Allerdings ist die Meldung als solche nicht bereits Merkmal des Tatbestandes der Arbeitslosigkeit (vgl. § 101 Abs. 1 des Arbeitsförderungsgesetzes - AFG -; BSG 21, 21, 22; 29, 120, 123). Bei ihrem Fehlen kann sich aber die Frage stellen, ob der Versicherte der Arbeitsvermittlung zur Verfügung stand, im besonderen ob er den Willen zur Arbeit hatte. Dieser Wille ist ein Teil der sogenannten Verfügbarkeit (§ 103 Abs. 1 AFG), die ihrerseits ein Kennzeichen des Arbeitslosigkeitsbegriffes ist (BSG 25, 105, 106; ständige Respr.). An den Nachweis dieses Erfordernisses werden, wenn es um das vorzeitige Altersruhegeld wegen einjähriger Arbeitslosigkeit geht - speziell bei Ruhestandsbeamten und Hausfrauen, aber auch generell -, strenge Anforderungen gestellt (BSG 18, 287, 289 f; 20, 191, 195; SozR Nrn. 21, 33 zu § 1248 RVO). Das verstärkte Gewicht, das der Vermittelbarkeit des Versicherten und seiner Arbeitsbereitschaft beigemessen wird, leitet man aus dem Ausnahmecharakter des § 1248 Abs. 2 RVO her. Das Altersruhegeld soll vorzeitig nur derjenige Versicherte erhalten, der über 60 Jahre alt und auf unabsehbare Zeit aus dem Arbeitsleben ausgeschieden, aber arbeitsfähig und arbeitswillig ist und dies durch einjährige vergebliche Bemühungen um eine Arbeitsstelle bewiesen hat. Nur bei diesen Fallumständen erscheint die Vermutung, von der das Gesetz in § 1248 Abs. 2 RVO ausgeht, gerechtfertigt, nämlich daß der Versicherte wegen seines Alters einen ausreichenden Arbeitserwerb nicht mehr findet (BSG SozR Nr. 43 zu § 1248 RVO). Um sicher zu gehen, daß die Spanne von einem Jahr erfolgloser Arbeitsplatzsuche voll gewahrt ist, muß der Tatbestand der Arbeitslosigkeit zu Anfang dieses Jahres - an seinem ersten Tag - uneingeschränkt verwirklicht sein (BSG 25, 105).

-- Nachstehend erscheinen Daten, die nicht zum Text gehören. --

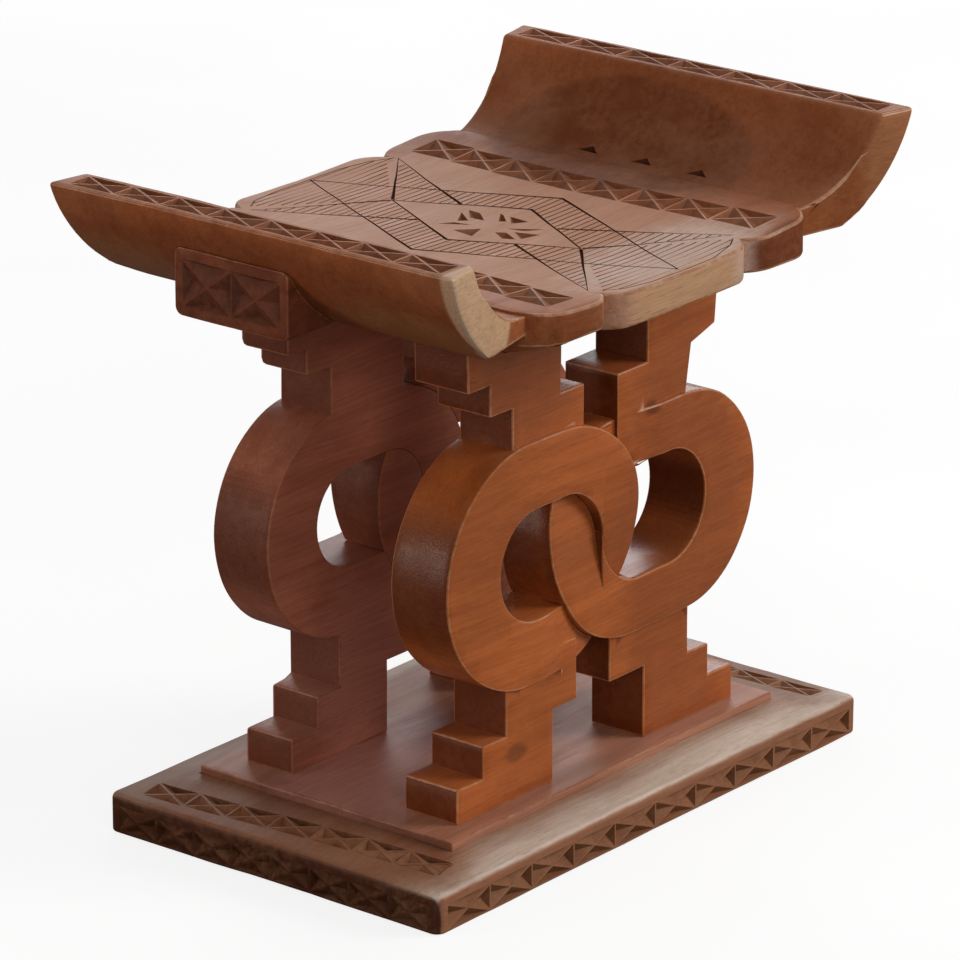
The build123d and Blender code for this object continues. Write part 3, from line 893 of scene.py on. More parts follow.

Dafür, daß der Versicherte das zur Erfüllung dieses Tatbestandes seinerseits Erforderliche getan hat, erscheint seine Meldung beim Arbeitsamt, und zwar noch vor oder unmittelbar nach seinem Ausscheiden aus der Beschäftigung, als der vorzüglichste, wenn auch nicht notwendig einzige Weg. An die Meldung als dem erkennbaren Zeichen für die innere Einstellung des Versicherten wird sich der Rentenversicherungsträger halten können, wenn ihm keine anderen Belege geliefert werden. Für die hier zu treffende Entscheidung kann dahinstehen, wie die Gegebenheiten sein müssen, welche die Anzeige an die zuständige Dienststelle der Arbeitsverwaltung ersetzen können. Für eine solche Sachlage ergeben die getroffenen Feststellungen keinen Anhalt. Hier ist hingegen zu erörtern, ob der spätere Geschehensablauf die Folgerung erlaubt, daß der Versicherte nicht erst am 3. Februar 1970, sondern zugleich mit dem Verlust der Arbeitsstelle - am 31. Januar 1970 - zur Übernahme einer anderen - ihm zumutbaren - Beschäftigung bereit war. Nur, wenn dieser Schluß gezogen werden darf, hätte die einjährige Arbeitslosigkeit mit dem Tage geendet, der nach seiner Zahl dem Tage des Ausscheidens aus dem letzten Arbeitsverhältnis, also dem 31. Januar, entspräche (§ 188 Abs. 2 des Bürgerlichen Gesetzbuches - BGB - sinngemäß). Da das zuständige Arbeitsamt nicht am Sonntag, dem 1. Februar 1970, dienstbereit war, hätte es genügt, wenn der Kläger sich dort am folgenden Montag eingefunden hätte (entsprechend § 105 AFG). Die Rückbeziehung der Arbeitsbereitschaft vom 3. Februar 1970 auf das Ende des Monats Januar dieses Jahres bedarf weiterer Rechtfertigung. Eine solche Rückbeziehung könnte angebracht sein, wenn der Kläger aus Gründen, die von ihm nicht zu verantworten sind, vorher an der Arbeitslosmeldung gehindert gewesen sein sollte (vgl. BSG 20, 46, 47). Ob als ein solcher Grund auch angesehen werden könnte, daß dem Versicherten eine angemessen kurze Überlegungsfrist zuzubilligen wäre - wenn beispielsweise die Wirksamkeit einer fristlosen Kündigung des Arbeitsverhältnisses zweifelhaft wäre -, kann auf sich beruhen. Hier war das Ende des Arbeitsverhältnisses vorhergesehen und von den Beteiligten vereinbart worden. Die spätere Meldung des Klägers müßte aus anderen zwingenden Gesichtspunkten heraus vertretbar erscheinen.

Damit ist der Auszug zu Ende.